File path identity assumptions

Deephaven assumes that a file path always refers to the same physical file for as long as Deephaven is referencing that file. On Linux, this means the device ID and inode must remain constant — the path must continue to point to the same underlying file.

Operations that change the underlying inode or remove the file are not safe while Deephaven is referencing the file (see TrackedFileHandleFactory below).

Disallowed operationReason
Delete fileNever delete files while referenced
Replace file (delete + create)Creates new inode; violates identity
Rename/move filePath no longer resolves to expected file

Consequences of violations

If file identity assumptions are violated:

  • Read errors: Deephaven may attempt to read from a file that no longer contains expected data, resulting in I/O errors or exceptions.
  • Write errors: Deephaven may attempt to write to a file that has been moved or replaced, resulting in data loss or corruption.
  • Silently incorrect data: In the worst case, the replacement file may have a compatible structure but different content, causing Deephaven to return wrong results without any error.

Caution

Deephaven performs best-effort detection of file identity violations using java.nio.file.attribute.BasicFileAttributes#fileKey, but support depends on the OS and filesystem. Do not rely on this detection — always ensure files remain stable while Deephaven processes reference them.

TrackedFileHandleFactory

To avoid exhausting operating system file descriptor limits (ulimit), Deephaven uses TrackedFileHandleFactory — a least-recently-opened cache for file handles. This factory automatically manages the number of open file handles by closing older handles when capacity is reached, regardless of whether those handles are still in use.

How it works

  1. When Deephaven opens a file, TrackedFileHandleFactory creates a tracked file handle and adds it to a queue ordered by open time.
  2. When the number of open handles reaches capacity, cleanup is triggered synchronously before the new handle is created.
  3. Cleanup first removes handles that were already closed or garbage collected, then reclaims least-recently-opened handles until usage drops below the target threshold (90% of capacity by default) — even if those handles are still strongly referenced.
  4. A background cleanup job runs periodically (every 60 seconds by default) and performs the same cleanup, enforcing the target threshold regardless of whether handles are still in use.

Important

File handles may be closed asynchronously by the factory at any time, even while strongly referenced and in use. Code that holds a FileHandle must tolerate the underlying file channel being closed unexpectedly and handle re-opening if necessary.

Configuration

Configure TrackedFileHandleFactory using Deephaven properties:

PropertyTypeDefaultDescription
TrackedFileHandleFactory.maxOpenFilesInteger(see below)Maximum number of file handles to keep open simultaneously. Set this below your system's ulimit -n value to leave headroom for other file descriptors.
TrackedFileHandleFactory.fastCyclingThresholdDouble0.20Fraction of capacity that, if reclaimed within the cycling interval, triggers a warning log. Indicates the system may be under-provisioned.
TrackedFileHandleFactory.fastCyclingIntervalMillisLong60000Interval (in milliseconds) for detecting fast handle cycling.
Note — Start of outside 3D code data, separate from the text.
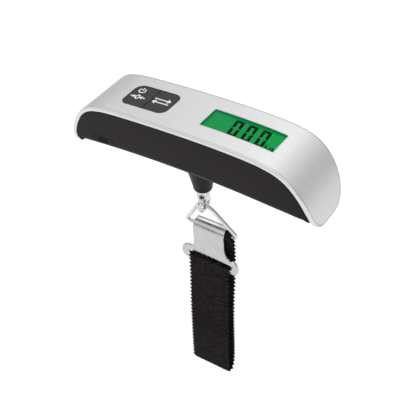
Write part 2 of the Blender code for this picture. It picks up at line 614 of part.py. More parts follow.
roll = [(BAR_Y - mid_r, BAR_Z - 3.0)] + [(BAR_Y - mid_r * math.cos(math.radians(a)),
                                         BAR_Z + mid_r * math.sin(math.radians(a))) for a in range(0, 181, 15)]
join(plate, ribbon("roll", roll, PLATE_HALF, PLATE_T, None))
cut(plate, box("cutter", -SLOT_HALF, SLOT_HALF, -5, 10, SLOT_LOW, SLOT_TOP))

# swivel and swing axes
for name, place, size in (("axis_swivel", (0, 0, -10), 20), ("axis_ring", (0, 0, RING_Z + RING_R), 6),
                          ("axis_triangle", (0, 0, APEX_Z), 6), ("axis_strap", (0, BAR_Y, BAR_Z), 6)):
    empty = bpy.data.objects.new(name, None)
    empty.location = [c * MM for c in place]
    empty.empty_display_size = size * MM
    bpy.context.scene.collection.objects.link(empty)
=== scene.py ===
"""Looks of the digital luggage scale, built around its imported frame.

Lengths below are in millimetres in the part's own frame and become metres when a mesh is made:
+X along the housing from the keys to the display, -Y the front, +Z up, origin on the hook axis."""
import math

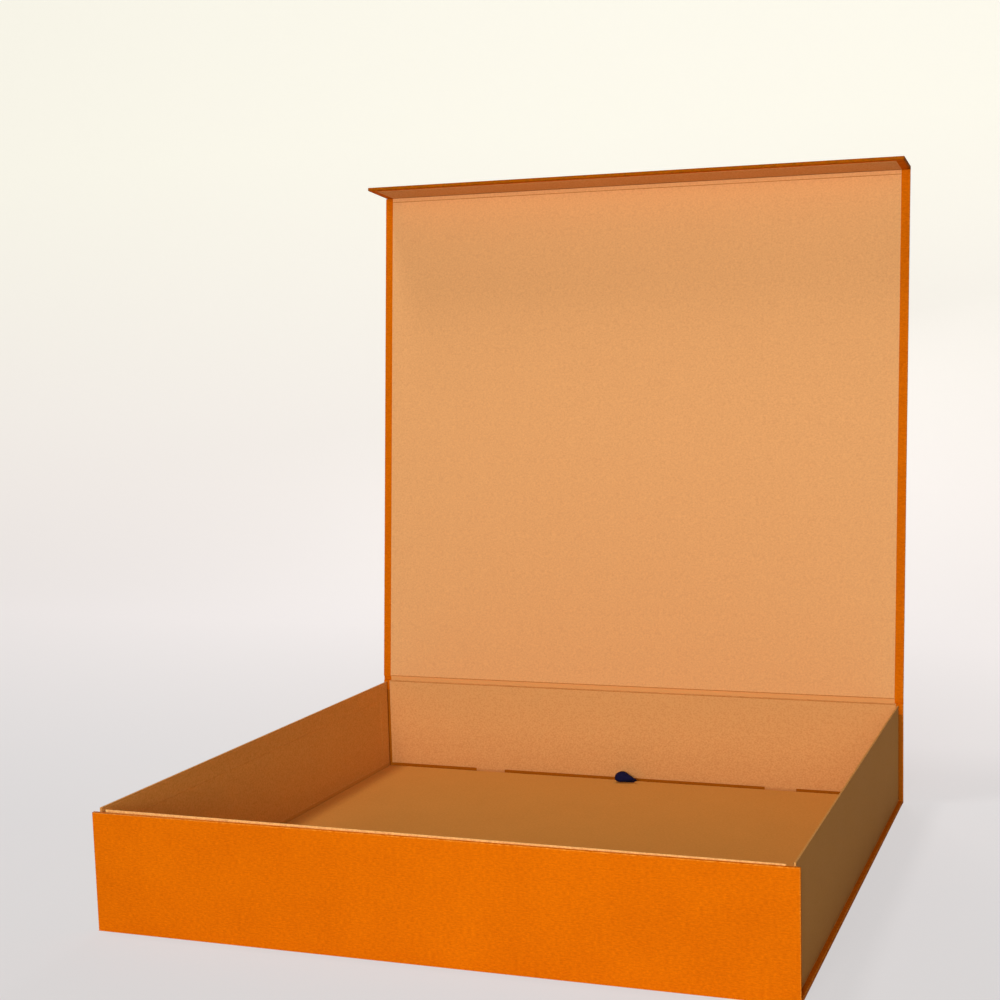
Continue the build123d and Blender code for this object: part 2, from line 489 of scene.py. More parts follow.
COVER = Paper(
    slot=Slot.COVER,
    tone=(0.79, 0.176, 0.0008),
    deep=(0.588, 0.108, 0.0005),
    pale=(0.97, 0.38, 0.045),
    grain=Grain.LAID,
    cross=0.5,
    relief=0.05,
    dull=0.7,
    glossy=0.55,
    gleam=0.01,
)
HANDLED = replace(COVER, tone=(0.75, 0.17, 0.0008), deep=(0.53, 0.103, 0.0005), pale=(0.1, 0.04, 0.003))
HINGE = replace(COVER, tone=(0.48, 0.13, 0.005), deep=(0.36, 0.09, 0.004), pale=(0.48, 0.13, 0.005))
LINING = Paper(
    slot=Slot.LINING,
    tone=(0.814, 0.377, 0.145),
    deep=(0.786, 0.361, 0.137),
    pale=(0.95, 0.49, 0.18),
    grain=Grain.FINE,
    cross=0.5,
    relief=0.022,
    dull=0.85,
    glossy=0.75,
)
FOLD = replace(LINING, tone=(0.86, 0.402, 0.128), deep=(0.83, 0.386, 0.12), relief=0.01)
SCORE = replace(LINING, tone=(0.58, 0.2, 0.04), deep=(0.5, 0.17, 0.03), relief=0.01)
CARD = replace(
    LINING, tone=(0.668, 0.273, 0.08), deep=(0.65, 0.263, 0.077), pale=(0.84, 0.43, 0.15), relief=0.01
)
RIM = replace(CARD, pale=(1.0, 0.6, 0.2))
TRAY = replace(
    LINING, tone=(0.69, 0.3, 0.061), deep=(0.61, 0.26, 0.051), pale=(0.78, 0.38, 0.1), relief=0.03
)
INSIDE = replace(TRAY, tone=(0.69, 0.31, 0.054), deep=(0.61, 0.267, 0.045), relief=0.022)
SIDE = replace(
    CARD,
    slot=Slot.SIDE,
    tone=(0.675, 0.3, 0.07),
    deep=(0.63, 0.278, 0.063),
    pale=(0.84, 0.46, 0.16),
    relief=0.02,
)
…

Default maxOpenFiles by process type:

Process typeDefault
Most processes4096
Core+ workers1024
Data Import Server (DIS)512

Sizing recommendations

The maxOpenFiles setting depends on your workload and system limits:

  • Check system limits: Run ulimit -n to see your per-process file descriptor limit.
  • Leave headroom: Set maxOpenFiles to 70-80% of your ulimit to reserve descriptors for network connections, logging, and other system needs.
  • Monitor cycling log entries: If you see frequent "reclaimed N file handles" warnings in logs, consider increasing maxOpenFiles or your system's ulimit.

Example configuration:

Limitations

TrackedFileHandleFactory provides limited protection against file identity violations:

  • It tracks file handles, not file identity. If a file is replaced while a handle exists, the handle continues to reference the old (now-deleted) file until it's explicitly closed.
  • Detection of file identity changes relies on BasicFileAttributes#fileKey, which is OS and filesystem dependent — it may not always work.
  • Errors from deleted files may surface much later than the deletion. Deephaven won't detect the issue until the handle goes through a reclaim/reopen cycle.
  • Relying on the factory to "protect" against file replacement is not safe — always follow the file identity guidelines.

Warning

TrackedFileHandleFactory is a resource management mechanism, not a safety mechanism. It helps avoid file descriptor exhaustion but does not protect against file replacement or deletion issues.

Best practices

  1. Never delete or replace data files while Deephaven processes are running that might reference them. If you must remove data, stop the relevant queries or processes first.

  2. Use the merge process for data lifecycle management. The merge process safely transitions intraday data to historical format with proper coordination.

  3. Size maxOpenFiles appropriately. Setting it too low causes excessive handle cycling (performance degradation); setting it too high risks hitting system limits.

  4. Monitor file handle metrics. Watch for "reclaimed file handles" warnings in logs, which indicate the system is cycling handles frequently.

  5. Coordinate external file operations. If external tools write to or manage files that Deephaven reads, ensure they follow append-only patterns or coordinate with Deephaven's data lifecycle.